Remarque : les écrivains (et ne parlons pas des philosophes) n’ont pas toujours l’œil. La perspicacité esthétique d’un Diderot ou d’un Baudelaire en leur temps est chose rare, et c’est à eux et peut-être aussi à André Breton, qu’il faut comparer l’acuité de Michel Leiris tout au long du XXe siècle. Mais contrairement à Breton avec lequel les relations furent vite tendues, Leiris ne fut le chef de file d’aucun mouvement, quand bien même il fraya tout un temps avec le groupe surréaliste avant la rupture en 1929.
Corps à corps au scalpel
Sa relation à l’art est une aventure singulière, une affaire personnelle, le verso de son œuvre autoanalytique. Celui qui comparait l’écriture de soi à l’art de la tauromachie, qui livra avec lui-même un corps à corps au scalpel, a éperdument fouillé les abîmes et les jeux de masques auxquels se vouent les grands artistes du siècle, ce qui le poussa sans doute à se trouver des doubles dans les figures du convulsif Francis Bacon ou du Cubain Wilfredo Lam, dont la peinture métissée alliant modernisme occidental et symbolisme caribéen touche profondément l’écrivain-ethnographe.
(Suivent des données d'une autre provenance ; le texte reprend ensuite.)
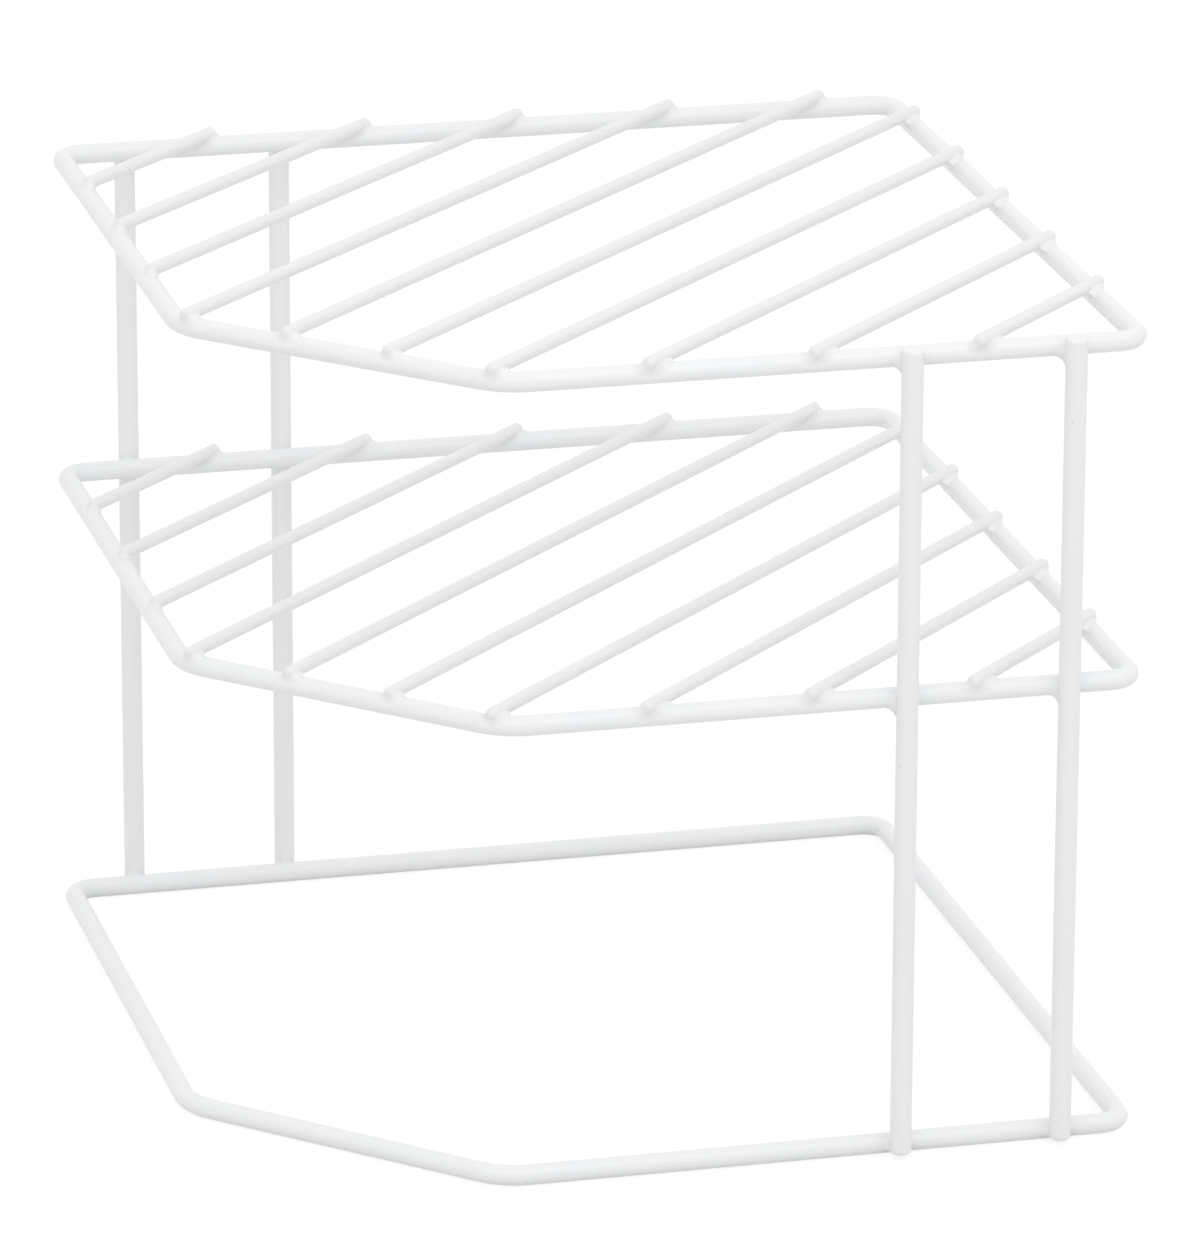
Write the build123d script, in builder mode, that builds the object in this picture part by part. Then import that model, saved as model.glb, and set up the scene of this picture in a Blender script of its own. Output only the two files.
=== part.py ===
from build123d import *
import os
from math import sqrt

# Three-tier corner rack of welded and coated steel wire.
# Each tier is a square loop with one corner cut off, bent from a heavy wire.
# Four uprights of a slightly thicker wire are welded to the outside of the loops, two at the back and two
# in front.
# The middle and the top loop carry ten thinner wires each, laid at 45 degrees, parallel to the line that
# runs from the cut corner to the wall corner.
# Millimetres, +Z up, origin on the table under the middle of the square, front side towards -Y.

# Plan of a loop, measured along the middle of its wire
side = 254.0
corner_cut = 74.0
square_bend = 7.0
cut_bend = 18.0

# Wire thicknesses over the coating
loop_wire = 5.7
post_wire = 6.1
cross_wire = 3.8

# Heights of the loops above the lowest one
middle_rise = 132.0
top_rise = 230.0

# Upright wires, the front pair a little higher: places along their side, from the nearest square corner
back_post_length = 233.6
front_post_length = 235.0
post_near = 20.5
post_far = 67.0
post_set_in = 0.8
front_foot_gap = 1.4
post_end_round = 1.2

# Cross wires: spacing, how deep the weld sinks them and how far they pass the middle of the loop's wire
wires_per_shelf = 10
wire_pitch = 32.9
wire_set_in = 1.1
wire_end_round = 1.4
past_left_side = 0.3
past_cut_side = 2.5
past_front_side = 3.6
past_wall_sides = 1.9

half = side / 2
bottom_level = loop_wire / 2
middle_level = bottom_level + middle_rise
top_level = bottom_level + top_rise
wire_lift = (loop_wire + cross_wire) / 2 - wire_set_in
post_offset = half + (loop_wire + post_wire) / 2 - post_set_in

# Corners in order: wall corner, back left, the two ends of the cut, front right
loop_corners = [
    (half, half),
    (-half, half),
    (-half, -half + corner_cut),
    (-half + corner_cut, -half),
    (half, -half),
]
loop_bends = [square_bend, square_bend, cut_bend, cut_bend, square_bend]


def bent_loop(level):
    """One closed loop of heavy wire with its five bends, lying flat at the given level."""
    with BuildPart() as loop:
        with BuildLine(Plane.XY.offset(level)) as middle_of_wire:
            FilletPolyline(*loop_corners, radius=loop_bends, close=True)
        start = middle_of_wire.wire()
        with BuildSketch(Plane(origin=start @ 0, z_dir=start % 0)):
            Circle(loop_wire / 2)
        sweep()
    return loop.part


def upright(x, y, foot, length, loops):
    """One straight post with rounded ends, hollowed where it is welded to each loop."""
    with BuildPart() as post:
        with BuildSketch(Plane.XY.offset(foot)):
            with Locations((x, y)):
                Circle(post_wire / 2)
        extrude(amount=length)
        fillet(post.edges().filter_by(GeomType.CIRCLE), radius=post_end_round)
        for loop in loops:
            add(loop, mode=Mode.SUBTRACT)
    return post.part


def wire_ends(offset):
    """Both ends of a cross wire in plan, for its distance from the line to the wall corner."""
    across = offset * sqrt(2)
    cut_reach = corner_cut / sqrt(2)
    if abs(offset) < cut_reach:
        x = (across - side + corner_cut) / 2
        passed = past_cut_side / sqrt(2)
        front = (x - passed, x - across - passed)
    elif offset < 0:
        front = (-half - past_left_side, -half - across - past_left_side)
    else:
        front = (-half + across - past_front_side, -half - past_front_side)
    reach = half + past_wall_sides
    back = (reach + min(across, 0), reach - max(across, 0))
    return front, back


def shelf_wire(offset, level, loop):
    """One cross wire with rounded ends, hollowed underneath where it is welded to its loop."""
    front, back = wire_ends(offset)
    height = level + wire_lift
    length = (back[0] - front[0]) * sqrt(2)
    with BuildPart() as wire:
        with BuildSketch(Plane(origin=(front[0], front[1], height), z_dir=(1, 1, 0))):
            Circle(cross_wire / 2)
        extrude(amount=length)
        fillet(wire.edges().filter_by(GeomType.CIRCLE), radius=wire_end_round)
        add(loop, mode=Mode.SUBTRACT)
    return wire.part


def save(piece, name):
    """Label a finished piece and write it as a file of the same name."""
    piece.label = name
    export_step(piece, f"parts/{name}.step")


os.makedirs("parts", exist_ok=True)

# The three bent loops
bottom_loop = bent_loop(bottom_level)
middle_loop = bent_loop(middle_level)
top_loop = bent_loop(top_level)
save(bottom_loop, "bottom_loop")
save(middle_loop, "middle_loop")
save(top_loop, "top_loop")

# The four uprights: the back pair stands by the left corner, the front pair by the right corner
all_loops = [bottom_loop, middle_loop, top_loop]
for x, name in ((-half + post_near, "back_left_post"), (-half + post_far, "back_inner_post")):
    save(upright(x, post_offset, 0, back_post_length, all_loops), name)
for x, name in ((half - post_far, "front_inner_post"), (half - post_near, "front_right_post")):
    save(upright(x, -post_offset, front_foot_gap, front_post_length, all_loops), name)

# The cross wires of the two shelves, numbered from the left
for number in range(wires_per_shelf):
    from_middle = (number - (wires_per_shelf - 1) / 2) * wire_pitch
    save(shelf_wire(from_middle, middle_level, middle_loop), f"middle_cross_wire_{number + 1:02d}")
    save(shelf_wire(from_middle, top_level, top_loop), f"top_cross_wire_{number + 1:02d}")
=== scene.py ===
import random
from math import cos, exp, pi, radians, sin, sqrt

import bpy
from mathutils import Matrix, Vector
from mathutils.bvhtree import BVHTree
from mathutils.interpolate import poly_3d_calc


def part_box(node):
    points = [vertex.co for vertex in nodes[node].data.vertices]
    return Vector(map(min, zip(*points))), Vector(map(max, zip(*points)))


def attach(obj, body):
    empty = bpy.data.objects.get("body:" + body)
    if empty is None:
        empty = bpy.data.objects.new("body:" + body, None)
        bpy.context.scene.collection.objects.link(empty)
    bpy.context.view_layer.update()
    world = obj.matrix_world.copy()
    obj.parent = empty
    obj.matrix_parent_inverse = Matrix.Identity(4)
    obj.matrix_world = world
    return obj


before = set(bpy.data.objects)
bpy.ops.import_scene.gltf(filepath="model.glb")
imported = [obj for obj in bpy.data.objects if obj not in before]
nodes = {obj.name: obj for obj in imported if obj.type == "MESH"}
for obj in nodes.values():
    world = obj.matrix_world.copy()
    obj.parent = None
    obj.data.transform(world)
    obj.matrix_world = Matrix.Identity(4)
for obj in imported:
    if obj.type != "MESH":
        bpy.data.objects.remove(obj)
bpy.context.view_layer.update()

# The three loops: heavy steel wire bent into a square with one corner cut off and closed end to end.
# The whole rack is dipped or powder coated after welding, so each wire wears a thick, satin, cool white skin
# that is a little uneven, with faint ripples, shinier and duller stretches and a few tiny specks.


class Tone:
    """A value in a material: arithmetic on it adds Math nodes, and add() makes any other node."""

    def __init__(self, tree, socket=None):
        self.tree, self.socket = tree, socket

    def add(self, kind, settings, values, output=0):
        node = self.tree.nodes.new("ShaderNode" + kind)
        for name, setting in settings.items():
            setattr(node, name, setting)
        for name, value in values.items():
            if isinstance(value, Tone):
                self.tree.links.new(value.socket, node.inputs[name])
            else:
                node.inputs[name].default_value = value
        return Tone(self.tree, node.outputs[output] if node.outputs else None)

    def beside(self, output):
        """Another output of the same node."""
        return Tone(self.tree, self.socket.node.outputs[output])

    def maths(self, operation, first, second):
        return self.add("Math", {"operation": operation}, {0: first, 1: second})

    def __add__(self, other):
        return self.maths("ADD", self, other)

    __radd__ = __add__

    def __mul__(self, other):
        return self.maths("MULTIPLY", self, other)

    __rmul__ = __mul__

    def __lt__(self, other):
        return self.maths("LESS_THAN", self, other)

    def __gt__(self, other):
        return self.maths("GREATER_THAN", self, other)


def clouds(place, wavelength, detail=2.0):
    """Soft random patches of about this size in metres, from 0 to 1."""
    return place.add("TexNoise", {}, {"Vector": place, "Scale": 1 / wavelength, "Detail": detail})


def blended(amount, first, second):
    """One colour fading into another."""
    return amount.add("Mix", {"data_type": "RGBA"}, {0: amount, 6: first, 7: second}, output=2)


def coating(name, cool, warm, dull=0.28, ripple=0.000015, speck_share=0.03):
    """The white skin over the steel: its two near-white tones, roughness, ripples and specks."""
    material = bpy.data.materials.new(name)
    material.use_nodes = True
    tree = material.node_tree
    tree.nodes.clear()
    place = Tone(tree).add("TexCoord", {}, {}, output="Object")
    patches = clouds(place, patch_size)
    tint = blended(patches, (*cool, 1), (*warm, 1))
    specks = place.add("TexVoronoi", {}, {"Vector": place, "Scale": 1 / speck_spacing}, output="Distance")
    chosen = place.add("TexWhiteNoise", {}, {"Vector": specks.beside("Position")}) > 1 - speck_share
    colour = blended((specks < speck_size) * chosen * speck_strength, tint, (*speck_tone, 1))
    gloss = clouds(place, gloss_patch_size) * gloss_range + dull
    waves = clouds(place, peel_size, plain) + clouds(place, ripple_size, plain) * ripple_share
    relief = place.add("Bump", {}, {"Strength": relief_strength, "Distance": ripple, "Height": waves})
    skin = place.add("BsdfPrincipled", {}, {
        "Base Color": colour, "Roughness": gloss, "Normal": relief, "IOR": coating_index})
    place.add("OutputMaterial", {}, {"Surface": skin})
    return material


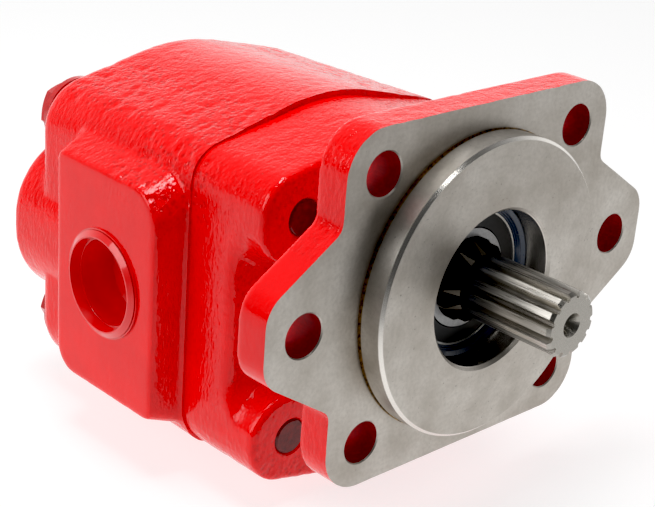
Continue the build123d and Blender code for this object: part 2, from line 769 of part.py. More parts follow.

Avec Picasso, Leiris se confronte à un génie immense, dont le propre est de “couper court à toute espèce de commentaire”, propos autocritique qui fait écho à la petite phrase que lui avait adressée Pablo à la sortie d’une exposition, au début des années 20 : “Bonjour Leiris ! Alors, vous travaillez ?” La réponse à cette question ne tient pas en une phrase : elle tient en une œuvre.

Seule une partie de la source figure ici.